Drew ran 4 times for 44 yards.  He didn’t score, and his long was only 17 yards (not 20).  However, on his other three carries he averaged 9 yards per; he was asked to make plays with his feet and he did—along with the six other Lions who toted the rock on Sunday.

First, this presumes that Drew Stanton plays like he did last week: an efficient, effective, conservative backup quarterback.  If Stanton has a regression to his “2009 49ers game” form, this will be an ugly blowout.  However, there’s an X factor here named Jahvid Best. We saw a return to form last week, and if he still has that burst, that bounce, he could do an awful lot of damage against a Green Bay defense that’s lost three of its top five linebackers for the year.
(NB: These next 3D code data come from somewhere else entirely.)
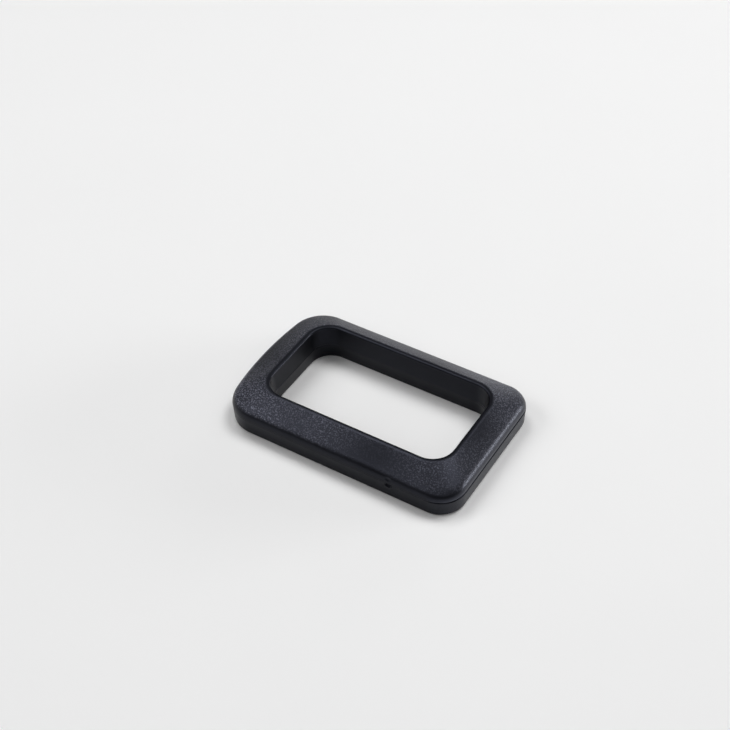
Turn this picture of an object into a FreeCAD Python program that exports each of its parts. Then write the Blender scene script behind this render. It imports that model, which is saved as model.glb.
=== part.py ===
import FreeCAD, Part
import math
import os

# Rectangular strap ring for 25 mm webbing, moulded in black plastic. All lengths are in millimetres.
# X runs along the ring's length, Y across it, Z up. The origin is at the middle of the underside.
# The ring lies on its flat back. Its top slopes down from a raised rim round the webbing opening to
# a shoulder on the outside. A parting line runs round it at one height, inside and out, and
# divides the ring into an upper and a lower half frame.

# Driving dimensions: the webbing opening and the four bars round it, measured at the parting line
opening_length = 26.0
opening_width = 13.7
opening_corner_radius = 2.7
side_bar_width = 4.1
right_bar_width = 3.8
left_bar_width = 5.15
front_right_corner_radius = 3.6
back_right_corner_radius = 3.1
left_corner_radius = 4.6
left_end_crown_radius = 46.0

# Heights above the underside
parting_height = 2.4
shoulder_height = 3.45
overall_height = 5.2

# Mould draft: how far each wall has leaned away from its place at the parting line, at its far edge
outer_draft = 0.1
opening_draft = 0.3

# The narrow flat land on top of the rim, beside the opening, before the slope starts
rim_land_width = 0.6

# Edge roundings, and the fine groove that the mould's two sides leave at the parting line
shoulder_radius = 1.35
rim_radius = 0.24
underside_outer_radius = 0.4
underside_opening_radius = 0.24
parting_groove_depth = 0.06

# The scar where the moulding was broken off its runner, on the front wall just below the parting line
gate_length = 0.85
gate_height = 0.6
gate_depth = 0.14
gate_from_left_end = 26.0

# Overall sizes that follow from the driving dimensions
overall_length = left_bar_width + opening_length + right_bar_width
overall_width = opening_width + 2 * side_bar_width
opening_centre_x = (left_bar_width - right_bar_width) / 2

# How far a cutting shape runs past the face that it cuts
overrun = 1.0


def arc_edge(centre_x, centre_y, radius, start_angle, end_angle, z):
    """An arc about a centre, between two angles in radians."""
    points = []
    for angle in (start_angle, (start_angle + end_angle) / 2, end_angle):
        x = centre_x + radius * math.cos(angle)
        y = centre_y + radius * math.sin(angle)
        points.append(FreeCAD.Vector(x, y, z))
    return Part.Arc(*points).toShape()


def outline(right_x, left_x, half_width, back_radius, front_radius, left_radius, crown_radius, z):
    """A rectangle with rounded corners, anticlockwise from its right end's back corner.

    The back and front radii are those of the right end's corners. With a crown radius the left end is
    one long arc, tangent to both its corners.
    """
    back_centre_x = right_x - back_radius
    back_centre_y = half_width - back_radius
    front_centre_x = right_x - front_radius
    front_centre_y = front_radius - half_width
    left_centre_y = half_width - left_radius
    if crown_radius:
        reach = crown_radius - left_radius
        crown_centre_x = left_x + crown_radius
        left_centre_x = crown_centre_x - math.sqrt(reach ** 2 - left_centre_y ** 2)
        lean = math.asin(left_centre_y / reach)
        left_end = arc_edge(crown_centre_x, 0, crown_radius, math.pi - lean, math.pi + lean, z)
    else:
        left_centre_x = left_x + left_radius
        lean = 0.0
        left_end = Part.makeLine((left_x, left_centre_y, z), (left_x, -left_centre_y, z))
    quarter = math.pi / 2
    return Part.Wire([
        arc_edge(back_centre_x, back_centre_y, back_radius, 0, quarter, z),
        Part.makeLine((back_centre_x, half_width, z), (left_centre_x, half_width, z)),
        arc_edge(left_centre_x, left_centre_y, left_radius, quarter, 2 * quarter - lean, z),
        left_end,
        arc_edge(left_centre_x, -left_centre_y, left_radius, 2 * quarter + lean, 3 * quarter, z),
        Part.makeLine((left_centre_x, -half_width, z), (front_centre_x, -half_width, z)),
        arc_edge(front_centre_x, front_centre_y, front_radius, 3 * quarter, 4 * quarter, z),
        Part.makeLine((right_x, front_centre_y, z), (right_x, back_centre_y, z)),
    ])


def outer_outline(inset, z):
    """The ring's outside, moved inwards all round."""
    return outline(
        overall_length / 2 - inset,
        -overall_length / 2 + inset,
        overall_width / 2 - inset,
        back_right_corner_radius - inset,
        front_right_corner_radius - inset,
        left_corner_radius - inset,
        left_end_crown_radius - inset,
        z,
    )


def opening_outline(growth, z):
    """The webbing opening, grown outwards into the bars."""
    return outline(
        opening_centre_x + opening_length / 2 + growth,
        opening_centre_x - opening_length / 2 - growth,
        opening_width / 2 + growth,
        opening_corner_radius + growth,
        opening_corner_radius + growth,
        opening_corner_radius + growth,
        None,
        z,
    )


def loft(*wires):
    """A solid with straight walls from each outline to the next."""
    return Part.makeLoft(list(wires), True, True)


def opening_space(face_height):
    """The space of the opening, from the parting line to a little past one face."""
    slope = opening_draft / abs(face_height - parting_height)
    past_face = face_height + math.copysign(overrun, face_height - parting_height)
    growth = slope * abs(past_face - parting_height)
    ends = sorted([(parting_height, 0.0), (past_face, growth)])
    return loft(*[opening_outline(end_growth, z) for z, end_growth in ends])


def distance_from_opening(point):
    """How far a point lies outside the opening's outline at the parting line, seen from above."""
    dx = abs(point.x - opening_centre_x) - (opening_length / 2 - opening_corner_radius)
    dy = abs(point.y) - (opening_width / 2 - opening_corner_radius)
    return math.hypot(max(dx, 0.0), max(dy, 0.0)) - opening_corner_radius


def loop_edges(shape, z, nearest, farthest):
    """The edges at one height whose middles lie within a band of distances from the opening."""
    chosen = []
    for edge in shape.Edges:
        middle = edge.valueAt((edge.FirstParameter + edge.LastParameter) / 2)
        ends = [vertex.Point for vertex in edge.Vertexes]
        level = all(abs(point.z - z) < 1e-4 for point in [middle] + ends)
        if level and nearest <= distance_from_opening(middle) <= farthest:
            chosen.append(edge)
    return chosen


def opening_edges(shape, z):
    return loop_edges(shape, z, -rim_land_width / 2, opening_draft + rim_land_width / 4)


def outer_edges(shape, z):
    narrowest_bar = min(side_bar_width, right_bar_width, left_bar_width)
    return loop_edges(shape, z, narrowest_bar / 2, 2 * left_bar_width)


def lower_half_frame():
    """The flat back, with walls that spread slightly up to the parting line, and the gate scar."""
    body = loft(outer_outline(outer_draft, 0.0), outer_outline(0.0, parting_height))
    body = body.cut(opening_space(0.0))
    body = body.makeFillet(underside_outer_radius, outer_edges(body, 0.0))
    body = body.makeFillet(underside_opening_radius, opening_edges(body, 0.0))
    return groove_at_parting_line(body).cut(gate_scar())


def upper_half_frame():
    """The short outer wall, the sloping top and the rim round the opening."""
    wall = loft(outer_outline(0.0, parting_height), outer_outline(outer_draft, shoulder_height))
    rim_outline = opening_outline(opening_draft + rim_land_width, overall_height)
    slope = loft(outer_outline(outer_draft, shoulder_height), rim_outline)
    body = wall.fuse(slope).cut(opening_space(overall_height))
    body = body.makeFillet(shoulder_radius, outer_edges(body, shoulder_height))
    body = body.makeFillet(rim_radius, opening_edges(body, overall_height))
    return groove_at_parting_line(body)


def groove_at_parting_line(body):
    """Bevel the edges at the parting line, so that the two halves meet in a fine V groove."""
    seam = outer_edges(body, parting_height) + opening_edges(body, parting_height)
    return body.makeChamfer(parting_groove_depth, seam)


def gate_scar():
    """The shallow hollow that the broken runner left in the front wall."""
    corner = FreeCAD.Vector(
        gate_from_left_end - overall_length / 2 - gate_length / 2,
        -overall_width / 2 - overrun,
        parting_height - parting_groove_depth - gate_height,
    )
    return Part.makeBox(gate_length, overrun + gate_depth, gate_height, corner)


os.makedirs("parts", exist_ok=True)
for name, make in (("upper_half_frame", upper_half_frame), ("lower_half_frame", lower_half_frame)):
    shape = make()
    if len(shape.Solids) != 1 or not shape.isValid():
        raise RuntimeError(name + " is not one valid solid")
    solid = shape.Solids[0]
    solid.exportStep("parts/" + name + ".step")
    box = solid.optimalBoundingBox()
    print(name, "volume", round(solid.Volume, 1))
    print("  from", box.XMin, box.YMin, box.ZMin)
    print("  to", box.XMax, box.YMax, box.ZMax)
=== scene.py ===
import math

import bpy
import numpy as np
from mathutils import Matrix, Vector, noise


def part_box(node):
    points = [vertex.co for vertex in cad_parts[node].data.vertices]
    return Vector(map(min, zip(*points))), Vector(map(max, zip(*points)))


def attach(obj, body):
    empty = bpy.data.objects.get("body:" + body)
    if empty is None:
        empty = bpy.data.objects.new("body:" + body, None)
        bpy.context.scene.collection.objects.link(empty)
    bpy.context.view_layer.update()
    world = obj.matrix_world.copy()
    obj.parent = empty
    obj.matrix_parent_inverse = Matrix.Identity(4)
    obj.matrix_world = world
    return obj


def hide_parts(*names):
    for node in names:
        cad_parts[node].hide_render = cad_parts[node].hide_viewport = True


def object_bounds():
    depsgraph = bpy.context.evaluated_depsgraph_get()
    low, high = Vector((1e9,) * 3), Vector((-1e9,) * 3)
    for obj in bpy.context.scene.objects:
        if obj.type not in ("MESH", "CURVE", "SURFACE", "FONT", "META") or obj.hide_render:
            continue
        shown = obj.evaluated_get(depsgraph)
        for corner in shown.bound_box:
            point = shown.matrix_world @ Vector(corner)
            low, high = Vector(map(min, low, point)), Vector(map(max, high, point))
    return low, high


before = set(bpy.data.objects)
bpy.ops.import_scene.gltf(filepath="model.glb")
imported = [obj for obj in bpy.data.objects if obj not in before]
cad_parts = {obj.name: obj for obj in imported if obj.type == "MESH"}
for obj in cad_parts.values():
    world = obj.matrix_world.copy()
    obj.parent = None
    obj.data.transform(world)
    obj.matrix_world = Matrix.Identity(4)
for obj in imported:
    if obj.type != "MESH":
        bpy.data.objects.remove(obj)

# A rectangular strap ring for 25 mm webbing, moulded in black plastic. Lengths are in metres, in the
# CAD frame: X along the ring, Y across it, Z up, with the ring lying on its flat back at z = 0.

MM = 0.001
cad_low, cad_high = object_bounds()
parting_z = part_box("lower_half_frame")[1].z

# ---------------------------------------------------------------- sizes

# The outside, from the frame
left_x = cad_low.x
right_x = cad_high.x
half_width = (cad_high.y - cad_low.y) / 2
top_z = cad_high.z

# The opening and the bars round it, as in the CAD model
opening_half_length = 13.0 * MM
opening_half_width = 6.85 * MM
opening_corner_radius = 2.7 * MM
right_bar = 3.8 * MM
opening_centre_x = right_x - right_bar - opening_half_length
front_right_corner_radius = 3.6 * MM
back_right_corner_radius = 3.1 * MM
left_corner_radius = 4.6 * MM
left_crown_radius = 46.0 * MM

# The section of a bar
shoulder_z = 3.45 * MM
outer_draft = 0.10 * MM
opening_draft = 0.30 * MM
land_width = 0.60 * MM
land_radius = 0.90 * MM
shoulder_radius = 1.60 * MM
rim_radius = 0.24 * MM
back_outer_radius = 0.40 * MM
back_opening_radius = 0.24 * MM
groove_depth = 0.32 * MM
inner_groove_depth = 0.04 * MM
groove_half_height = 0.18 * MM
inner_groove_half_height = 0.05 * MM
slope_bulge = 0.03 * MM

# The grain of the sloping top: coarse lumps that the mesh carries, under a finer grain in the material.
# It is strong in some patches and weak in others, and it fades out over a few rows at its edges. Where
# it is strong, the painted highlights and painted sheen in the material are strong too. The lower wall
# has a weaker grain, mostly at the straight end.
lump_size = 0.30 * MM
lump_height = 0.012 * MM
grain_fade_rows = 4
straight_end_grain = 0.35
patch_size = 11.06 * MM
patch_shift = Vector((-27.6, -18.2, -29.7))
patch_level = 0.55
patch_contrast = 1.2
weak_grain = 0.10

# How strongly each face shines, where 1 is the slope of the long bars. The gloss away from 1 paints
# light and shade: the walls are dulled as painted shade, the straight end's upper wall is made glossier
# as a painted reflection of bright light from that side, and the slope's ends are dulled as painted
# shade.
slope_gloss = 0.30
wall_sheen = 0.5
straight_end_sheen = 3.3
end_slope_sheen = 0.65

# The scar left by the runner, on the front wall: a torn hollow just below the parting line with a
# raised lip on its right, and a shallow dent above the line
gate_x = left_x + 26.0 * MM
gate_z = parting_z - 0.38 * MM
gate_half_length = 0.42 * MM
gate_half_height = 0.32 * MM
gate_depth = 0.32 * MM
lip_height = 0.07 * MM
dent_z = parting_z + 0.62 * MM
dent_half_height = 0.26 * MM
dent_depth = 0.07 * MM
tear_size = 0.16 * MM

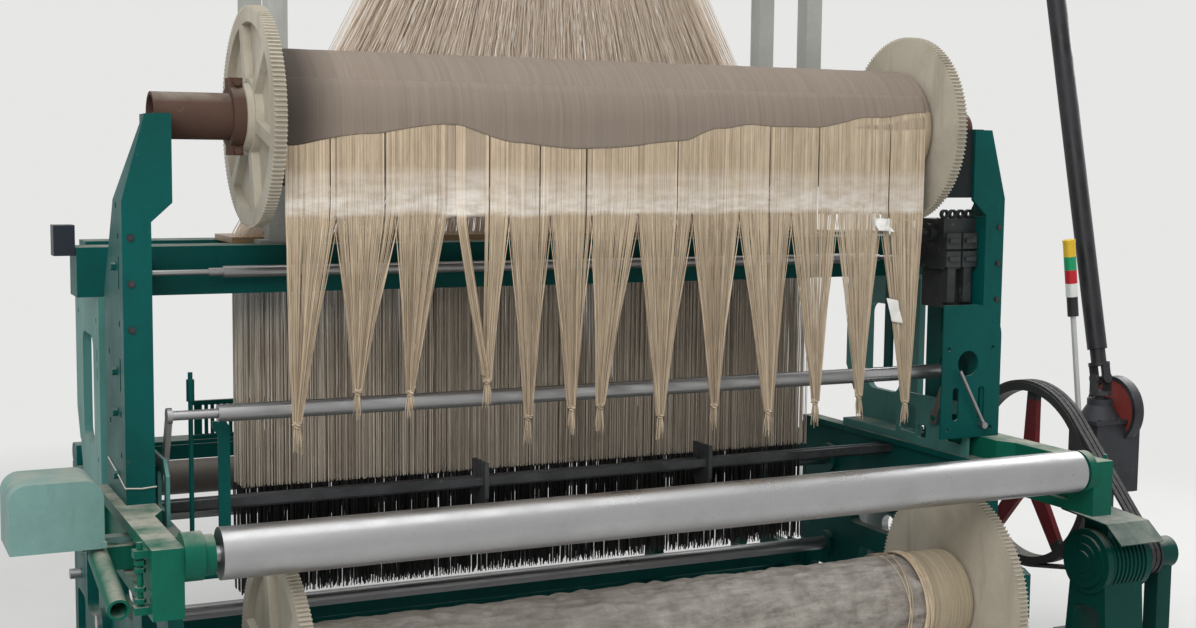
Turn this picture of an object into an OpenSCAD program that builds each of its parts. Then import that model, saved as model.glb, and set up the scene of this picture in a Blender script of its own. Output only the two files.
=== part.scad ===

Unfortunately, Drew did regress to 2009 form against the Packers’ defense—at least for the first three quarters—and boy, was it ever ugly.  However, the running of Best, Maurice Morris, Stefan Logan, and Stanton himself bailed the offense out.

Finally, in the first matchup, Brandon Pettigrew made a lot more headlines for the two or three crucial passes he dropped, than the eight he caught for 91 yards. Likely being matched up against A.J. Hawk, as 49ers TE Vernon Davis was last week (4 catches, 126 yards, 1 TD) could result in a field day for Jumbotron.

Okay, this one was pretty much entirely wrong; Pettigrew was held to just 2 catches for 14 yards.  However, it’s worth noting that the game-winning touchdown came on a tight end screen to Will Heller—who was spelling Pettigrew.  Further, Heller ran right through A.J. Hawk on his way to paydirt.